TASK GOAL:
Provide again, from the entries below, every line from the one containing "its thumb stud" through the one containing "before = set(bpy.data.objects)", exactly as written, and no other line.

RECORDS TO PROCESS:

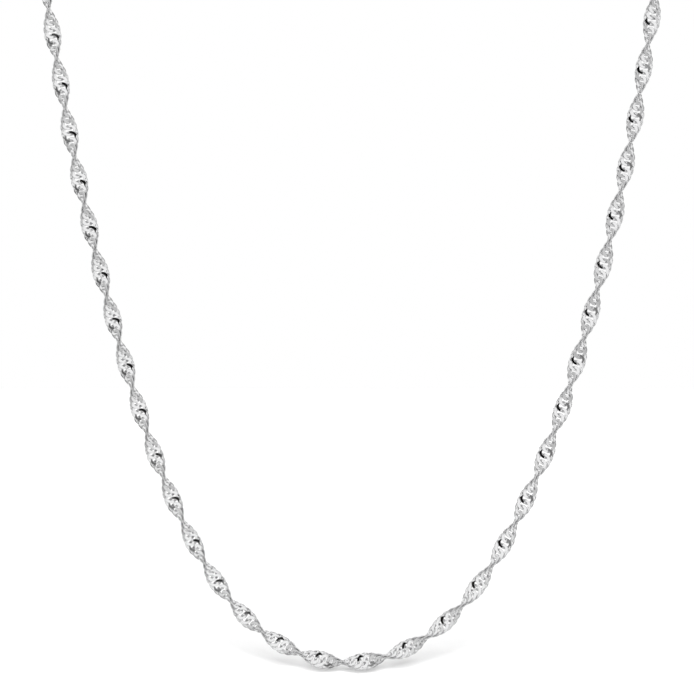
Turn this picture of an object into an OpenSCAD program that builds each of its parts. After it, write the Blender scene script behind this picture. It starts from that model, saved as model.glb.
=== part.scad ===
// Twisted curb chain necklace, hanging as it is worn: a deep U at the front, an arch round the neck.
// The origin is at the middle of the nape, +Z is up, +X is to the right seen from the front,
// and the front hangs towards -Y.

/* [Chain] */
// Width of the chain across its flat
chain_w = 2.0; // [1.6:0.1:2.2]
// Thickness of the flattened chain
chain_t = 0.45; // [0.4:0.05:0.6]
// Mean length of one half twist
half_twist = 5.82; // [5.4:0.02:6.2]
// How uneven the twist hangs: 0 is even all along
uneven = 1; // [0:0.25:1]
// Gap between the two halves of the chain at the lowest point
joint_gap = 0.2; // [0.1:0.05:0.3]

/* [Loop] */
// Half width of the arch round the neck
neck_r = 52; // [48:1:56]
// Way up the loop from its lowest point to the widest part of the arch
neck_rise = 131.3; // [126:0.1:136]
// Height of the flat front before the loop bends back over the shoulders
front_h = 80; // [76:1:90]
// Radius of that bend
bend_r = 50; // [40:1:60]
// How far the loop tips back behind the bend, in degrees
bend_angle = 65; // [50:1:75]
// How far the lowest point hangs to the left of the middle
lean = 0.4; // [0:0.1:1]

/* [Clasp] */
// Mean radius of the clasp's ring
clasp_r = 2.5; // [2.3:0.1:3]
// Wire radius of the clasp's ring
clasp_wire = 0.55; // [0.45:0.05:0.6]
// Mean radius of the clasp's soldered eye
clasp_eye_r = 1.0; // [0.95:0.05:1.1]
// Wire radius of the clasp's soldered eye
clasp_eye_wire = 0.3; // [0.25:0.05:0.3]
// Mean radius of the two end rings
end_ring_r = 1.3; // [1.25:0.05:1.4]
// Wire radius of the two end rings
end_ring_wire = 0.28; // [0.24:0.02:0.28]
// Mean radius of the eye soldered to each chain end
chain_eye_r = 0.8; // [0.78:0.01:0.9]
// Wire radius of that eye
chain_eye_wire = 0.25; // [0.2:0.01:0.25]
// Play where one ring hangs in another
ring_play = 0.15; // [0.12:0.01:0.2]

/* [Hidden] */

// Half of the front, from the lowest point up. Columns: half width, height.
front_half = [
    [0, 0], [4.9, 0.8], [9.4, 3.1], [13.1, 6.4], [16.1, 10.3], [19.1, 15.5],
    [22, 21.9], [24.8, 29.4], [27.4, 38], [30.2, 48.6], [32.8, 60.4], [34.9, 72.2]
];
// The stretch from the front's top to the arch. Columns: share of the way out, share of the way up.
shoulder_shares = [[0.11, 0.19], [0.28, 0.39], [0.51, 0.58], [0.78, 0.77]];
// Angles of the arch's points, from its widest part to the nape
arch_step = 15;
arch_angles = [0:arch_step:90];
// The lean fades out at this height
lean_h = 35;
// Where the waists of the twist hang. Columns: half twists from the bottom, shift towards the right end.
twist_shifts = [
    [-16, 3.2], [-13, 3.5], [-9, 2.6], [-5, 1.9], [-3, 1.4], [-1, 0.2], [0, -0.5],
    [1, -1.1], [2, -1.6], [3, -1.9], [5, -1.9], [9, -2.0], [12, -1.6], [15, -1.4]
];

front_top = front_half[len(front_half) - 1];
arch_foot = [neck_r, neck_rise];
// The loop's right half laid out flat, with one more point at each end to shape the curve there
flat_points = [
    [-front_half[1][0], front_half[1][1]],
    for (p = front_half) p,
    for (share = shoulder_shares)
        [for (k = [0, 1]) front_top[k] + share[k] * (arch_foot[k] - front_top[k])],
    for (a = arch_angles) arch_foot + neck_r * [cos(a) - 1, sin(a)],
    arch_foot + neck_r * [cos(90 + arch_step) - 1, sin(90 + arch_step)]
];
spans = len(flat_points) - 3;

// A smooth curve through the points. q counts points from the lowest one.
function smooth(a, b, c, d, t) =
    0.5 * (2 * b + (c - a) * t + (2 * a - 5 * b + 4 * c - d) * t * t
        + (3 * b - a - 3 * c + d) * t * t * t);
function flat_at(q) =
    let (i = max(0, min(spans - 1, floor(q))))
    smooth(flat_points[i], flat_points[i + 1], flat_points[i + 2], flat_points[i + 3], q - i);

// The length along the curve, so that places on it can be found by distance
steps_a_span = 24;
fine_q = [for (i = [0:spans * steps_a_span]) i / steps_a_span];
fine_gaps = [for (i = [1:len(fine_q) - 1]) norm(flat_at(fine_q[i]) - flat_at(fine_q[i - 1]))];
length_to_q = [
    for (i = 0, run = 0; i < len(fine_q); run = run + (i < len(fine_gaps) ? fine_gaps[i] : 0), i = i + 1)
        [run, fine_q[i]]
];
half_length = length_to_q[len(length_to_q) - 1][0];

// The flat loop is bent back like a sheet round a level roller
bend_run = bend_r * bend_angle * PI / 180;
function tip(h) = max(0, min(1, (h - front_h) / bend_run)) * bend_angle;
function past_bend(h) = max(0, h - front_h - bend_run);
function bent(x, h) = [
    x,
    bend_r * (1 - cos(tip(h))) + past_bend(h) * sin(bend_angle),
    min(h, front_h) + bend_r * sin(tip(h)) + past_bend(h) * cos(bend_angle)
];
nape = bent(0, neck_rise + neck_r);
function leaned(x, h) = x - lean * max(0, 1 - h / lean_h);

// A place on the loop: side is 1 on the right half and -1 on the left, s the length from the bottom
function place(side, s) =
    let (p = flat_at(lookup(s, length_to_q)))
    bent(leaned(side * p[0], p[1]), p[1]) - nape;
function height_at(s) = flat_at(lookup(s, length_to_q))[1];
// Unit vectors there: along the chain from left to right, square to the sheet, and across the chain
reach = 0.2;
function along(side, s) =
    let (d = place(side, s + reach) - place(side, s - reach)) side * d / norm(d);
function outward(s) = [0, -cos(tip(height_at(s))), sin(tip(height_at(s)))];

// Where things hang in each other at the nape, as lengths from its middle
function hang(r1, w1, r2, w2) = r1 + r2 - w1 - w2 - ring_play;
chain_eye_to_ring = hang(chain_eye_r, chain_eye_wire, end_ring_r, end_ring_wire);
ring_to_clasp_eye = hang(end_ring_r, end_ring_wire, clasp_eye_r, clasp_eye_wire);
ring_to_clasp = hang(end_ring_r, end_ring_wire, clasp_r, clasp_wire);
solder_sink = 0.05;
clasp_eye_offset = clasp_r + clasp_eye_r - solder_sink;
clasp_group = 2 * chain_eye_to_ring + ring_to_clasp_eye + clasp_eye_offset + ring_to_clasp;
chain_eye_at = clasp_group / 2;
end_ring_at = chain_eye_at - chain_eye_to_ring;
clasp_at = end_ring_at - ring_to_clasp - clasp_eye_offset / 2;

// The clasp's thumb stud
stud_r = 0.35;
stud_l = 0.7;
stud_turn = 40;

// The half twists that the chain has made at a length from the lowest point, less than 0 on the left
far_turns = ceil(half_length / half_twist) + 1;
length_to_turns = [
    for (row = [
        [-far_turns, twist_shifts[0][1]], each twist_shifts,
        [far_turns, twist_shifts[len(twist_shifts) - 1][1]]
    ])
        [half_twist * row[0] + uneven * row[1], row[0]]
];
function turns_at(s) = lookup(s, length_to_turns);

// The rings of a half's skin stand evenly along it
chain_start = joint_gap / 2;
chain_end = half_length - chain_eye_at - chain_eye_r;
rings_a_twist = 8;
ring_count = round(chain_end / half_twist * rings_a_twist);
function ring_s(i) = chain_start + (chain_end - chain_start) * i / ring_count;

// The chain's section: a flat six-sided lens, in shares of half its width and half its thickness
section = [[1, 0], [0.62, 1], [-0.62, 1], [-1, 0], [-0.62, -1], [0.62, -1]];
// The last rings narrow to the soldered end
end_shares = [0.3, 0.55, 0.85];
function width_share(i) = ring_count - i < len(end_shares) ? end_shares[ring_count - i] : 1;

// One ring of the twisted ribbon. The flat stands edge on to the front at every whole half twist.
function ribbon_ring(side, i) =
    let (
        s = ring_s(i),
        t = along(side, s),
        n = outward(s),
        b = cross(n, t),
        turn = 90 + 180 * turns_at(side * s),
        v = (b * cos(turn) + n * sin(turn)) * chain_w / 2 * width_share(i),
        w = (n * cos(turn) - b * sin(turn)) * chain_t / 2,
        p = place(side, s)
    )
    [for (c = section) p + c[0] * v + c[1] * w];

// A closed skin over rings of k points each
module skin(rings) {
    k = len(rings[0]);
    last = (len(rings) - 1) * k;
    polyhedron(
        points = [for (ring = rings) each ring],
        faces = [
            [for (j = [0:k - 1]) j],
            for (i = [0:len(rings) - 2], j = [0:k - 1])
                let (a = i * k + j, b = i * k + (j + 1) % k)
                each [[a, b + k, b], [a, a + k, b + k]],
            [for (j = [k - 1:-1:0]) last + j]
        ]
    );
}

module wire_ring(mean_r, wire_r) {
    rotate_extrude($fn = 32)
        translate([mean_r, 0])
            circle(r = wire_r, $fn = 16);
}

// Puts a piece at a length from the middle of the nape, X along the loop and Z square to its sheet
module at_nape(distance) {
    a = distance / neck_r * 180 / PI;
    rotate([90 - bend_angle, 0, 0])
        translate([0, -neck_r, 0])
            rotate([0, 0, -a])
                translate([0, neck_r, 0])
                    children();
}

// Half of the chain: the links' twisted ribbon and the eye soldered to its last link
module chain_half(side) {
    i_first = side > 0 ? 0 : ring_count;
    color("silver") {
        skin([for (k = [0:ring_count]) ribbon_ring(side, abs(i_first - k))]);
        at_nape(side * chain_eye_at)
            rotate([90, 0, 0])
                wire_ring(chain_eye_r, chain_eye_wire);
    }
}

module chain_left() {
    chain_half(-1);
}

module chain_right() {
    chain_half(1);
}

// The clasp lies flat against the nape: a ring, the eye soldered to it and its thumb stud
module clasp() {
    color("silver")
        at_nape(clasp_at)
            rotate([90, 0, 0]) {
                translate([clasp_eye_offset / 2, 0, 0]) {
                    wire_ring(clasp_r, clasp_wire);
                    rotate([0, 0, stud_turn])
                        translate([clasp_r + clasp_wire / 2, 0, 0])
                            rotate([0, 90, 0])
                                cylinder(r = stud_r, h = clasp_wire / 2 + stud_l, $fn = 24);
                }
                translate([-clasp_eye_offset / 2, 0, 0])
                    wire_ring(clasp_eye_r, clasp_eye_wire);
            }
}

module end_ring(side) {
    color("silver")
        at_nape(side * end_ring_at)
            wire_ring(end_ring_r, end_ring_wire);
}

module end_ring_left() {
    end_ring(-1);
}

module end_ring_right() {
    end_ring(1);
}

chain_left();
chain_right();
clasp();
end_ring_left();
end_ring_right();
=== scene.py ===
from math import cos, pi, radians

import bpy
import numpy as np
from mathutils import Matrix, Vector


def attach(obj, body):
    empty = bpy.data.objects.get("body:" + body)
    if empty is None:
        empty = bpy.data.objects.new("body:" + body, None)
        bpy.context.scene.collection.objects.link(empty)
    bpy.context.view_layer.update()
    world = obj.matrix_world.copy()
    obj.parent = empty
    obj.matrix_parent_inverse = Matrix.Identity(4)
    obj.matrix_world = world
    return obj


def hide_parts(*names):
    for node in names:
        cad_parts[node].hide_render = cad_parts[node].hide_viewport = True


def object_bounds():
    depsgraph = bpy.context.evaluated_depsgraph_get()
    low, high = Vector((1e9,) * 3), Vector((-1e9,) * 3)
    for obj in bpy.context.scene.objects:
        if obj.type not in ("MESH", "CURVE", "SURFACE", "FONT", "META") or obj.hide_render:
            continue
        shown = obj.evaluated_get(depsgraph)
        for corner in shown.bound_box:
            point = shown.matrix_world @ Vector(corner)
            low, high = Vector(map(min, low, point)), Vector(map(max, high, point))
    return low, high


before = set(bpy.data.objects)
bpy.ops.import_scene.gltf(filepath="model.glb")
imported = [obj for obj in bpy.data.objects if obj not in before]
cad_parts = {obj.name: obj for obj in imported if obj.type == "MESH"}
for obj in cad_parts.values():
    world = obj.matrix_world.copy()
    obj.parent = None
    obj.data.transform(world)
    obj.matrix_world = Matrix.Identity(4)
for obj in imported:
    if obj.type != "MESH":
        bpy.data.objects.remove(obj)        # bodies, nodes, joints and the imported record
cadLow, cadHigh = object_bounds()
mm = 0.001
print("frame loaded:", sorted(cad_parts))


# the loop, in mm: a flat teardrop bent back over the shoulders, its nape at the origin
loop = {
    # half of the front, from its lowest point up: half width, height
    "frontHalf": [
        (0, 0), (4.9, 0.8), (9.4, 3.1), (13.1, 6.4), (16.1, 10.3), (19.1, 15.5),
        (22, 21.9), (24.8, 29.4), (27.4, 38), (30.2, 48.6), (32.8, 60.4), (34.9, 72.2),
    ],
    # from the front's top to the arch: share of the way out, share of the way up
    "shoulderShares": [(0.11, 0.19), (0.28, 0.39), (0.51, 0.58), (0.78, 0.77)],
    "neckRadius": 52.0,         # half width of the arch round the neck
    "neckRise": 131.3,          # from the lowest point up to the arch's widest part
    "archStep": 15,             # degrees between the arch's points
    "curveSteps": 24,           # steps of the smooth curve from one point to the next
    "reach": 0.2,               # how far to either side the curve's direction is taken
    "frontHeight": 80.0,        # up to here the front hangs flat
    "bendRadius": 50.0,
    "bendAngle": radians(65),   # how far the loop tips back behind the bend
    "lean": 0.4,                # how far the lowest point hangs to the left
    "leanHeight": 35.0,         # where that has faded out
}

# how the twist hangs along the loop
twist = {
    "halfTwist": 5.82,          # its mean length in mm
    # half twists from the bottom, and how far that waist hangs towards the right end in mm
    "shifts": [
        (-16, 3.2), (-13, 3.5), (-9, 2.6), (-5, 1.9), (-3, 1.4), (-1, 0.2), (0, -0.5),
        (1, -1.1), (2, -1.6), (3, -1.9), (5, -1.9), (9, -2.0), (12, -1.6), (15, -1.4),
    ],
    "farTurns": 60,             # more half twists than either half of the loop has
    # a link's number, and its middle in mm from the bottom
    "links": [
        (-310, -221.41), (-124, -86.02), (-100, -68.48), (-28, -18.17), (0, 2.12),
        (24, 18.88), (64, 47.98), (112, 83.16), (302, 221.41),
    ],
}


def turnsAt(s):
    # the half twists made at s, counted from the bottom and less than 0 on the left
    shifts, far = twist["shifts"], twist["farTurns"]
    rows = [(-far, shifts[0][1]), *shifts, (far, shifts[-1][1])]
    turns, shift = np.array(rows).T
    return np.interp(s, twist["halfTwist"] * turns + shift, turns)


def smoothCurve(points):
    # a smooth curve through all but the first and the last of the points
    p = np.array(points, float)
    t = (np.arange(loop["curveSteps"]) / loop["curveSteps"])[:, None]
    rows = []
    for a, b, c, d in zip(p, p[1:], p[2:], p[3:]):
        rows.append(0.5 * (2 * b + (c - a) * t + (2 * a - 5 * b + 4 * c - d) * t**2
                           + (3 * b - a - 3 * c + d) * t**3))
    return np.vstack([*rows, p[-2:-1]])


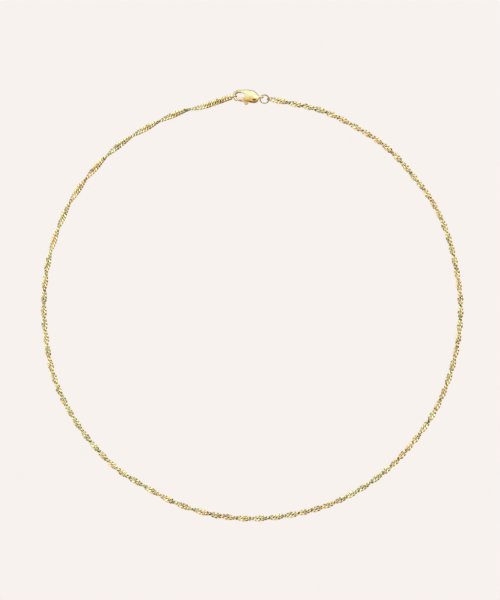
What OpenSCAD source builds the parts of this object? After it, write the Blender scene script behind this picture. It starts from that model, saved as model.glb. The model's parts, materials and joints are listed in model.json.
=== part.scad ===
/* [Chain] */
// Length of the closed necklace, clasp included
necklace_length = 450; // [400:10:500]
// Width of the chain across its twisted links
chain_w = 2; // [1.4:0.1:2.6]

/* [Rings] */
// Wire of the jump ring on the clasp's tail
jump_wire = 0.46; // [0.4:0.02:0.56]
// Outside diameter of the jump ring
jump_d = 3.46; // [3.3:0.02:3.6]
// Tilt of the jump ring, whose near edge lies on the surface, in degrees
jump_tilt = 26; // [22:1:28]
// Wire of the end ring that the hook holds
end_wire = 0.4; // [0.36:0.02:0.42]
// Outside diameter of the end ring
end_d = 2.6; // [2.6:0.02:2.64]

/* [Clasp] */
// Thickness of the clasp at its middle
clasp_t = 2.6; // [2.4:0.1:2.8]
// Radius of the claw's bend, measured at the middle of its wire
claw_r = 1.58; // [1.56:0.01:1.6]
// Wall of the tail eye
eye_wall = 0.46; // [0.42:0.01:0.48]
// Hole of the tail eye
eye_hole_d = 1.16; // [1.12:0.01:1.24]
// Thickness of the lever
lever_t = 1; // [0.8:0.05:1.1]
// Diameter of the rivet that the lever turns on
rivet_d = 0.6; // [0.5:0.05:0.7]
// Travel of the lever from closed to open, in degrees
lever_swing = 18; // [10:1:20]

/* [Hidden] */
chain_gold = [0.90, 0.77, 0.46];
clasp_gold = [0.94, 0.83, 0.55];

// The route is that of a necklace 450 mm long, and grows or shrinks with its length.
route_scale = necklace_length / 450;

// Clasp: the rivet's place in the part, and the clasp's mid height above the surface
rivet_x = -0.75;
rivet_y = 70.85 * route_scale;
clasp_z = clasp_t / 2;

// Jump ring and end ring: their centres measured from the rivet. The end ring hangs in the claw's bend,
// with its centre a little outside the middle of the hook's wire.
jump_at = [4.95, -0.3];
jump_z = jump_wire / 2 + (jump_d - jump_wire) / 2 * sin(jump_tilt);
end_bearing = 189;
end_outside = 0.28;
claw_centre = [-3.78, 0.72];
end_from_claw = claw_r + end_outside;
end_at = claw_centre + end_from_claw * [cos(end_bearing), sin(end_bearing)];
end_z = end_d / 2;
ring_sides = 64;

// Clearances: pieces beside each other, the lever in its slot, the rivet in the body and in the lever
piece_gap = 0.15;
slot_gap = 0.06;
rivet_body_gap = 0.02;
rivet_lever_gap = 0.04;

// Route of the chain, clockwise from the jump ring to the end ring, seen from above.
// Each row is a bearing in degrees and a distance in mm from the middle of the loop.
// The chain starts a little below the rivet's height in the view and ends a little above it.
start_below = 0.4;
end_above = 0.15;
route_start = [rivet_x + jump_at[0] + jump_d / 2 + piece_gap, rivet_y - start_below];
route_rows = [
    [80, 70.4], [70, 70.7], [60, 70.5], [50, 70.9], [40, 70.6], [30, 71.0], [20, 71.0], [10, 70.8],
    [0, 71.2], [-10, 71.3], [-20, 71.6], [-30, 72.0], [-40, 72.1], [-50, 72.5], [-60, 72.8],
    [-70, 72.9], [-80, 72.7], [-90, 72.8], [-100, 72.7], [-110, 72.4], [-120, 71.9], [-130, 72.4],
    [-140, 72.2], [-150, 72.1], [-160, 72.0], [-170, 71.4], [-180, 71.2], [-190, 71.3], [-200, 71.3],
    [-210, 71.5], [-220, 71.3], [-230, 71.2], [-240, 70.6], [-250, 70.5], [-255, 70.0], [-260, 70.6]
];
route_end = [rivet_x + end_at[0] - end_d / 2 - piece_gap, rivet_y + end_above];
route = concat(
    [route_start],
    [for (row = route_rows) row[1] * route_scale * [cos(row[0]), sin(row[0])]],
    [route_end]
);

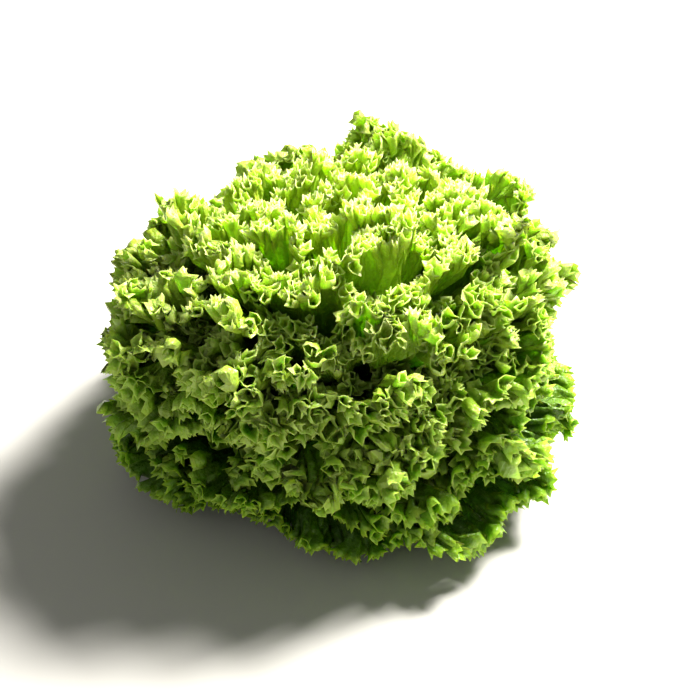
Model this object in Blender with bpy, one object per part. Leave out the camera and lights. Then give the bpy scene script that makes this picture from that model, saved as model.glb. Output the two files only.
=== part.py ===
"""Lollo bionda lettuce head, cut from its root and standing on the cut.

A short tapering stem carries the leaves in the golden-angle spiral in which they grow. Each leaf
is a solid of its own. It follows one of a nest of bowl-shaped shells, so that no leaf crosses
another, and it ends at the canopy, the domed surface of the head, in a toothed, ruffled margin.

Metres, +Z up. The origin is the centre of the cut face, and the front of the head faces -Y.
"""

import math

import bmesh
import bpy
import numpy as np
from mathutils import Vector
from mathutils.bvhtree import BVHTree

LEAF_COUNT = 58
GOLDEN_ANGLE = math.radians(137.508)
FIRST_AZIMUTH = math.radians(-100.0)
SEED = 11

# The canopy, on which the leaves end, before their frills stand out from it. A level is a
# share of the canopy, from 0 at the crown to 1 at the lowest margin.
CANOPY_RADIUS = 0.121
CANOPY_TOP = 0.173
CANOPY_FULLNESS = 2.8
WAIST_HEIGHT = 0.084
WAIST_LEVEL = 0.62
LOWEST_MARGIN = 0.010
TUCK = 0.05
CROWDING = 1.58
DROOP = math.radians(-48.0)
CROWN_SLOPE = math.radians(94.0)
LEVEL_SLOPE = 0.53
FLOOR_EASE = 0.006
RIPPLE_REACH = 0.0045
RIPPLE_LENGTH = 0.120

# The stem, from its cut face up to its tip.
STEM_HEIGHT = 0.062
STEM_RADIUS = 0.0150
STEM_TIP_RADIUS = 0.0050
STEM_TAPER = 1.6
STEM_SIDES = 24
STEM_RINGS = 8
FIRST_LEAF_HEIGHT = 0.0065
LAST_LEAF_HEIGHT = 0.058
ROOT_GAP = 0.0003
ROOT_SINK = 0.0015

# A leaf, from its root to its margin. Its frill takes the outer half of its rows.
LOW_RISE = math.radians(16.0)
HIGH_RISE = math.radians(78.0)
ROOT_PULL = 0.42
MARGIN_PULL = 0.36
OUTER_HALF_WIDTH = 0.112
INNER_HALF_WIDTH = 0.054
FULL_WIDTH_LEVEL = 0.55
WIDEST_SPREAD = math.radians(78.0)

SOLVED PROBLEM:
// The clasp lies flat against the nape: a ring, the eye soldered to it and its thumb stud
module clasp() {
    color("silver")
        at_nape(clasp_at)
            rotate([90, 0, 0]) {
                translate([clasp_eye_offset / 2, 0, 0]) {
                    wire_ring(clasp_r, clasp_wire);
                    rotate([0, 0, stud_turn])
                        translate([clasp_r + clasp_wire / 2, 0, 0])
                            rotate([0, 90, 0])
                                cylinder(r = stud_r, h = clasp_wire / 2 + stud_l, $fn = 24);
                }
                translate([-clasp_eye_offset / 2, 0, 0])
                    wire_ring(clasp_eye_r, clasp_eye_wire);
            }
}

module end_ring(side) {
    color("silver")
        at_nape(side * end_ring_at)
            wire_ring(end_ring_r, end_ring_wire);
}

module end_ring_left() {
    end_ring(-1);
}

module end_ring_right() {
    end_ring(1);
}

chain_left();
chain_right();
clasp();
end_ring_left();
end_ring_right();
=== scene.py ===
from math import cos, pi, radians

import bpy
import numpy as np
from mathutils import Matrix, Vector


def attach(obj, body):
    empty = bpy.data.objects.get("body:" + body)
    if empty is None:
        empty = bpy.data.objects.new("body:" + body, None)
        bpy.context.scene.collection.objects.link(empty)
    bpy.context.view_layer.update()
    world = obj.matrix_world.copy()
    obj.parent = empty
    obj.matrix_parent_inverse = Matrix.Identity(4)
    obj.matrix_world = world
    return obj


def hide_parts(*names):
    for node in names:
        cad_parts[node].hide_render = cad_parts[node].hide_viewport = True


def object_bounds():
    depsgraph = bpy.context.evaluated_depsgraph_get()
    low, high = Vector((1e9,) * 3), Vector((-1e9,) * 3)
    for obj in bpy.context.scene.objects:
        if obj.type not in ("MESH", "CURVE", "SURFACE", "FONT", "META") or obj.hide_render:
            continue
        shown = obj.evaluated_get(depsgraph)
        for corner in shown.bound_box:
            point = shown.matrix_world @ Vector(corner)
            low, high = Vector(map(min, low, point)), Vector(map(max, high, point))
    return low, high


before = set(bpy.data.objects)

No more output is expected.